# [Data shown]
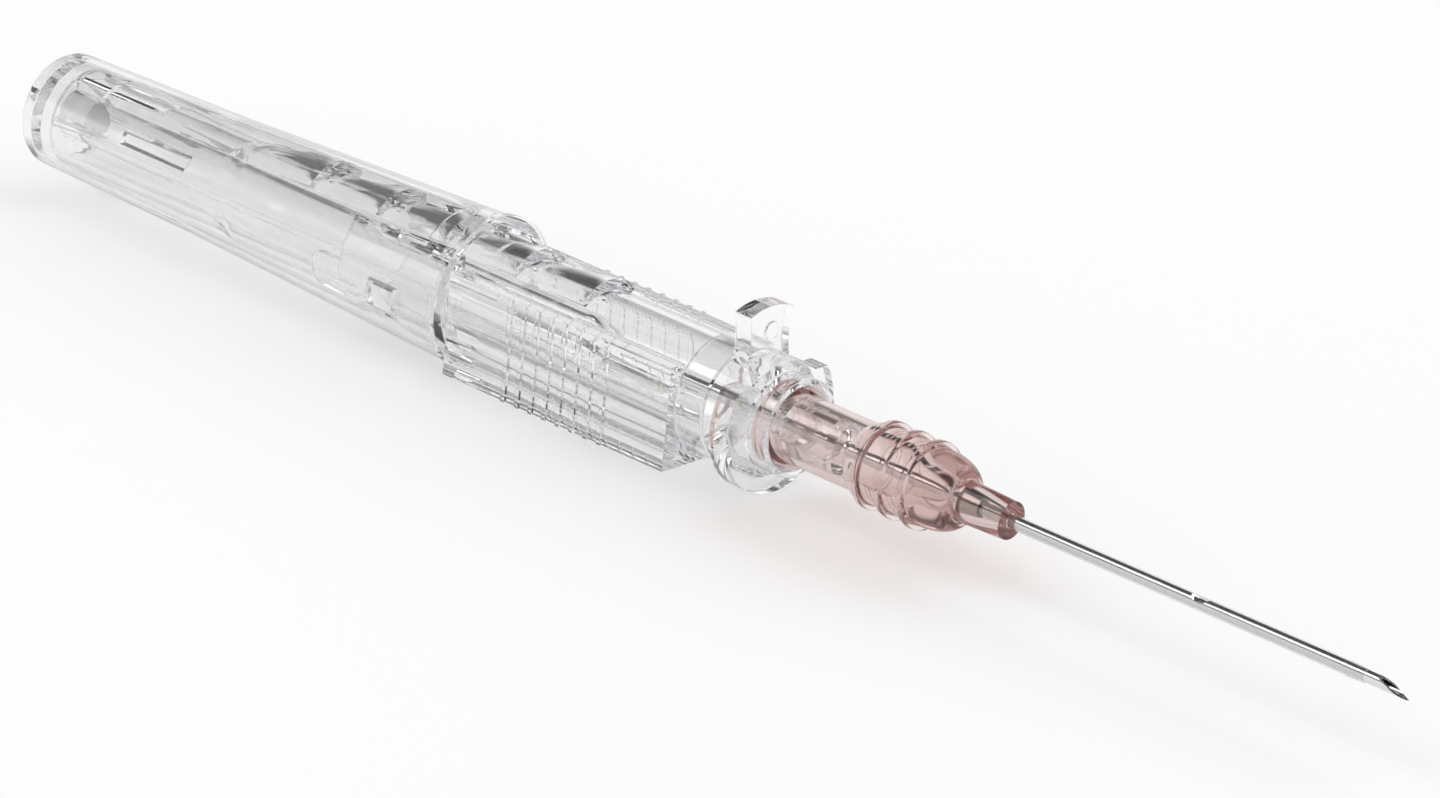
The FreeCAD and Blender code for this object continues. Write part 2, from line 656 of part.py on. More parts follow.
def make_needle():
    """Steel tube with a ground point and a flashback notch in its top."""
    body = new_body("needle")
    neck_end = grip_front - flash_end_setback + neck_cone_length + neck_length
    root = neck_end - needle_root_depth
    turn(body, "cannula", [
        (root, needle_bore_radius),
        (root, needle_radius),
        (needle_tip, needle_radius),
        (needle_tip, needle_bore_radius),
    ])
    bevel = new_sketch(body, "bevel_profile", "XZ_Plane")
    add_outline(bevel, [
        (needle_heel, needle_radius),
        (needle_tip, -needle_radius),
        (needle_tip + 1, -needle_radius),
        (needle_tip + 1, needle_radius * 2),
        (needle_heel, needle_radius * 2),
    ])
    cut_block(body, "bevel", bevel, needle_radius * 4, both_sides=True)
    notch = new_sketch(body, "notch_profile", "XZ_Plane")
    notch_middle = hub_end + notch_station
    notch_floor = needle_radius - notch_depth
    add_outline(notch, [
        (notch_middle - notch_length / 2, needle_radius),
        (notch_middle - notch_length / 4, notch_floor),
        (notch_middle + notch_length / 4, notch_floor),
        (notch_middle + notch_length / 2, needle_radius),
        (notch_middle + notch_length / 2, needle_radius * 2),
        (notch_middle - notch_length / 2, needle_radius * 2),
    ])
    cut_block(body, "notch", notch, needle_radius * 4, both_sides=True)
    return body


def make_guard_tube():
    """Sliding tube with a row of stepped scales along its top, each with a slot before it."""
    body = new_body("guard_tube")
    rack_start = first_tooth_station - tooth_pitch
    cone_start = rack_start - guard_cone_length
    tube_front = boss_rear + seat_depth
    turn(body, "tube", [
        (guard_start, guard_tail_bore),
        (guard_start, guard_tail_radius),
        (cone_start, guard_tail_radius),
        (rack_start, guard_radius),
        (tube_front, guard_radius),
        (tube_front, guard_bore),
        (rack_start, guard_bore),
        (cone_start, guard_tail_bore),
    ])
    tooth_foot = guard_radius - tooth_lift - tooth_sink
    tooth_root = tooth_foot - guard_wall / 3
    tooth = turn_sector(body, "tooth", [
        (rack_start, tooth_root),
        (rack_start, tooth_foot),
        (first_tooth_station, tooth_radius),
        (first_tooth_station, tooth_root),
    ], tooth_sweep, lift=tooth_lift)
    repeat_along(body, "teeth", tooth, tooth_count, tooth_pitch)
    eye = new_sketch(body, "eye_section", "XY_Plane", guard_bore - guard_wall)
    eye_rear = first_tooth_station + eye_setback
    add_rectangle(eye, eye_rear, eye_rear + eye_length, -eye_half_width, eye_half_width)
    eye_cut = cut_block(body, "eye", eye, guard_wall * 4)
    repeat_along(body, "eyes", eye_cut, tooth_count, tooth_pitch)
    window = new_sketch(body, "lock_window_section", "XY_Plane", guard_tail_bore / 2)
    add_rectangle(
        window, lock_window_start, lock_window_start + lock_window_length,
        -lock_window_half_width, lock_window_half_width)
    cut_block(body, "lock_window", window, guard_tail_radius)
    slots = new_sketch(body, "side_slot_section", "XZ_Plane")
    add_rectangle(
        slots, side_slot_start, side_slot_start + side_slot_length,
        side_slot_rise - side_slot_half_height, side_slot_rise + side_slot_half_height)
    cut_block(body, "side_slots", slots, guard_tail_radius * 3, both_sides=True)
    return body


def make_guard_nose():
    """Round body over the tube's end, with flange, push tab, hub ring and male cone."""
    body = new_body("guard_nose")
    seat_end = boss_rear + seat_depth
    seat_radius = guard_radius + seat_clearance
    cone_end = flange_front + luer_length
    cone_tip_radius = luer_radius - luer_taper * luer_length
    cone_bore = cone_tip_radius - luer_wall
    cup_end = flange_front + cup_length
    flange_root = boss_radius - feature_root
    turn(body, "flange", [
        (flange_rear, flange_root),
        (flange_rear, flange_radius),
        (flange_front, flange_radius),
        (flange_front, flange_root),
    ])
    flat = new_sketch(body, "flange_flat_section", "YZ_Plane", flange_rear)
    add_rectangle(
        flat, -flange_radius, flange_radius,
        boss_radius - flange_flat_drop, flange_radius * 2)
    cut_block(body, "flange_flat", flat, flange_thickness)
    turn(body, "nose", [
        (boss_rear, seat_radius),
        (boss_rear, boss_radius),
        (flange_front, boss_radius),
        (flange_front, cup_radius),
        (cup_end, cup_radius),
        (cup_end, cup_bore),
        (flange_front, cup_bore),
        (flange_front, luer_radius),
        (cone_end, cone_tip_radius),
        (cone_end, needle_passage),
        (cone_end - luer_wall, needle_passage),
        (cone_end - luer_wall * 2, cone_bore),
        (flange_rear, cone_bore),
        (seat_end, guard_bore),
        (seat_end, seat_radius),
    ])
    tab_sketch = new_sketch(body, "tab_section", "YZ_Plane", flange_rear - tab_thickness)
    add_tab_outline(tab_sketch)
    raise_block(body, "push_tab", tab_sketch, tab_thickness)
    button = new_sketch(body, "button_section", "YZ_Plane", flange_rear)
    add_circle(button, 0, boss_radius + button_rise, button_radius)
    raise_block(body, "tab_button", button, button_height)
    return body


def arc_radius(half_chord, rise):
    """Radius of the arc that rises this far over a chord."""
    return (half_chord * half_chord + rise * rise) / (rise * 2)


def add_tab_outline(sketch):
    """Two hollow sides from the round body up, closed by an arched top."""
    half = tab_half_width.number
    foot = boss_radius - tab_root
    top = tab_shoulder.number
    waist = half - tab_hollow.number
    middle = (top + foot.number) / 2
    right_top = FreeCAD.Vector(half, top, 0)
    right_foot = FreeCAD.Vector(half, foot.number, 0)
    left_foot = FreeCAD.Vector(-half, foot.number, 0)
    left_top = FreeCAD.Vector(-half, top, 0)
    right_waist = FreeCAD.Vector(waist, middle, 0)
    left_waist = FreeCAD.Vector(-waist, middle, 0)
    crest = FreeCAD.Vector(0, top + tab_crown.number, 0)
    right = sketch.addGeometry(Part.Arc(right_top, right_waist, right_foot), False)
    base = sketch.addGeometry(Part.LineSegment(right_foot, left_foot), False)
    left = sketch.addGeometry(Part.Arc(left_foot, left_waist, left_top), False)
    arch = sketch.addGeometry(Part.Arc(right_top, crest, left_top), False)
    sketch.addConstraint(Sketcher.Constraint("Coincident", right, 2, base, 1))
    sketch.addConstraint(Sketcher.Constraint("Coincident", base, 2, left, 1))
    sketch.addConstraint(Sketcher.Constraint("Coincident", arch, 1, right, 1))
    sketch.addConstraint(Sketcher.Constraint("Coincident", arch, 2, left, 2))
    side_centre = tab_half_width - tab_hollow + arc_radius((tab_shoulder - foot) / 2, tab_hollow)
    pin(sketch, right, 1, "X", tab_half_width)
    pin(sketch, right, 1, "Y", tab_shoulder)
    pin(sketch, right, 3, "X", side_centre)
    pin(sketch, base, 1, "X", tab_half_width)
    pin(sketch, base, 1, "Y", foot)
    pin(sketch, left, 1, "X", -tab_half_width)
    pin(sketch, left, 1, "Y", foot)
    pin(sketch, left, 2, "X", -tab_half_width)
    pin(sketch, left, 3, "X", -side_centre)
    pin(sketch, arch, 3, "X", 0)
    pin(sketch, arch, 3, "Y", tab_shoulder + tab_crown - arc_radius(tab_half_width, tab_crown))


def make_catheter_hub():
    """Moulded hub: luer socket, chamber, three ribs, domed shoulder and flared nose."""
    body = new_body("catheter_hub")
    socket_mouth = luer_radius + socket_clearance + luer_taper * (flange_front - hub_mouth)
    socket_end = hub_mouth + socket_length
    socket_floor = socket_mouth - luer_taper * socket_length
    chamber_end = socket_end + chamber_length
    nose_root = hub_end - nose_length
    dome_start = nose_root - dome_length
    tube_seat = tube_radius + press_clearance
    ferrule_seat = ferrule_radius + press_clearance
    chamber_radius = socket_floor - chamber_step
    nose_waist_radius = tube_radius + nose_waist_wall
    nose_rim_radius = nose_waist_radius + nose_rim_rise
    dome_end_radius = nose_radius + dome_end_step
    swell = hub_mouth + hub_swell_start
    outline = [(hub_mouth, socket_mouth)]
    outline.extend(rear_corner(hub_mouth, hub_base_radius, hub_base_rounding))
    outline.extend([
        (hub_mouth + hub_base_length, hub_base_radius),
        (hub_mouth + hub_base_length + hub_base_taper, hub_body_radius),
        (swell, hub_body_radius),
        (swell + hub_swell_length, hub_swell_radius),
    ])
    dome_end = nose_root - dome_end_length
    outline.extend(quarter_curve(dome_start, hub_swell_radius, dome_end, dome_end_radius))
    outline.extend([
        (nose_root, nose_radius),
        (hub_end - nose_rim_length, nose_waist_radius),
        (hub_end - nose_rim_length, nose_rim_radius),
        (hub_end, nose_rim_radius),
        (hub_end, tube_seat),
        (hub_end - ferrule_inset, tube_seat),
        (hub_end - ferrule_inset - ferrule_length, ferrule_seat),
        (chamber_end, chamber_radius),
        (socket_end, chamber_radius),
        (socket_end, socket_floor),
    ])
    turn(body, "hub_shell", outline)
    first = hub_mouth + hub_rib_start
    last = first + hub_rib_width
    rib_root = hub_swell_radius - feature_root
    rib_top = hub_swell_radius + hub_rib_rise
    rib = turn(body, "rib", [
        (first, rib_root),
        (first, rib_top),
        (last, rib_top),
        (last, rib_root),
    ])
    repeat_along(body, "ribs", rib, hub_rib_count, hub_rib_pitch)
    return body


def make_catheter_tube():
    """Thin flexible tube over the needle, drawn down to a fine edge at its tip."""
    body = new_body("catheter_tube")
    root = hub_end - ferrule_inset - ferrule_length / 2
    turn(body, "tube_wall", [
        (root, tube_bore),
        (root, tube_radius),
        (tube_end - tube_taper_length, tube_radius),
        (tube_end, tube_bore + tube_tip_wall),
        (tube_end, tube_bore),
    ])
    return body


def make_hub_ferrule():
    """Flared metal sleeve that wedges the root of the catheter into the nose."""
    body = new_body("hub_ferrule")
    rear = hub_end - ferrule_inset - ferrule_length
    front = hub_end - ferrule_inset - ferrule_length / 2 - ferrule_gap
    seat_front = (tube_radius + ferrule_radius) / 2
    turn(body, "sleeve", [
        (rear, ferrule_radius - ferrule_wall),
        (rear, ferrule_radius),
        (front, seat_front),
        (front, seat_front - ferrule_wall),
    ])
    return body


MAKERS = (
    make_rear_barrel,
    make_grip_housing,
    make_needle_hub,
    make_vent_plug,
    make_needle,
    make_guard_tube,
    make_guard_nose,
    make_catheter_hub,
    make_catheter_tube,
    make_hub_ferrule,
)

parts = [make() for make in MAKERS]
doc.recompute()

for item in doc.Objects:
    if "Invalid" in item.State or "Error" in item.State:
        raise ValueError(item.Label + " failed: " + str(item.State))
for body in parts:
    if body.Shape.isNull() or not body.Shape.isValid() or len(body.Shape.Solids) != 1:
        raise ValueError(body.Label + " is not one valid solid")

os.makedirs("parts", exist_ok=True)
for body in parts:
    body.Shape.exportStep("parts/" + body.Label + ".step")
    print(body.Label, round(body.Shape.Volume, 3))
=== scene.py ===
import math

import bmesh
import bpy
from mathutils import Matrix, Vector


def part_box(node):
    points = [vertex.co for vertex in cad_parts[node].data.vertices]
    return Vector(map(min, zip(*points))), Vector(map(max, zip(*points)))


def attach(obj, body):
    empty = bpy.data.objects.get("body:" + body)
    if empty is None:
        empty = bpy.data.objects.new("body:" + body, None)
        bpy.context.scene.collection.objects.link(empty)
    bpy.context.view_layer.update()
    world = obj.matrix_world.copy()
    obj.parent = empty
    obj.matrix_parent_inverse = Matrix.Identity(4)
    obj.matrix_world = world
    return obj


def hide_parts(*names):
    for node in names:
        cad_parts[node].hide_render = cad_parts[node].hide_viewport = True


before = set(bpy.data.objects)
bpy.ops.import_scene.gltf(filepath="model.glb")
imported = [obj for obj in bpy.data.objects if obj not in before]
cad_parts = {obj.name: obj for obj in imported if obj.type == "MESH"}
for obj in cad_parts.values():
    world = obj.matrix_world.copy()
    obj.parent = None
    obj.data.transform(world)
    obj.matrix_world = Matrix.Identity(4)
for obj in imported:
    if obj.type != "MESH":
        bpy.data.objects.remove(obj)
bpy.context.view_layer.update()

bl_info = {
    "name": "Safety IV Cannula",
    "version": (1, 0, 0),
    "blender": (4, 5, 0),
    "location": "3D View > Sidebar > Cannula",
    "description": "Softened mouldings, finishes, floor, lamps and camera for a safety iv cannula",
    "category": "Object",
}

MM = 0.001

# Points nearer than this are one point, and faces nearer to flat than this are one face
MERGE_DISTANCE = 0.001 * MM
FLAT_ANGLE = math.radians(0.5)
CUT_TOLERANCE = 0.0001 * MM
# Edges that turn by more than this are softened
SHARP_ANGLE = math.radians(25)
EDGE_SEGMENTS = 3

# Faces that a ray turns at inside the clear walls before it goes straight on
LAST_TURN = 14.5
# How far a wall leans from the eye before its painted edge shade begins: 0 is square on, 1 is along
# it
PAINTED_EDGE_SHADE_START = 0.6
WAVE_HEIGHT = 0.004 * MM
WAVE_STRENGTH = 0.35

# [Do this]
Scan the lines for the string "empty". Copy out each line that matches.

# [Task result]
    empty = bpy.data.objects.get("body:" + body)
    if empty is None:
        empty = bpy.data.objects.new("body:" + body, None)
        bpy.context.scene.collection.objects.link(empty)
    obj.parent = empty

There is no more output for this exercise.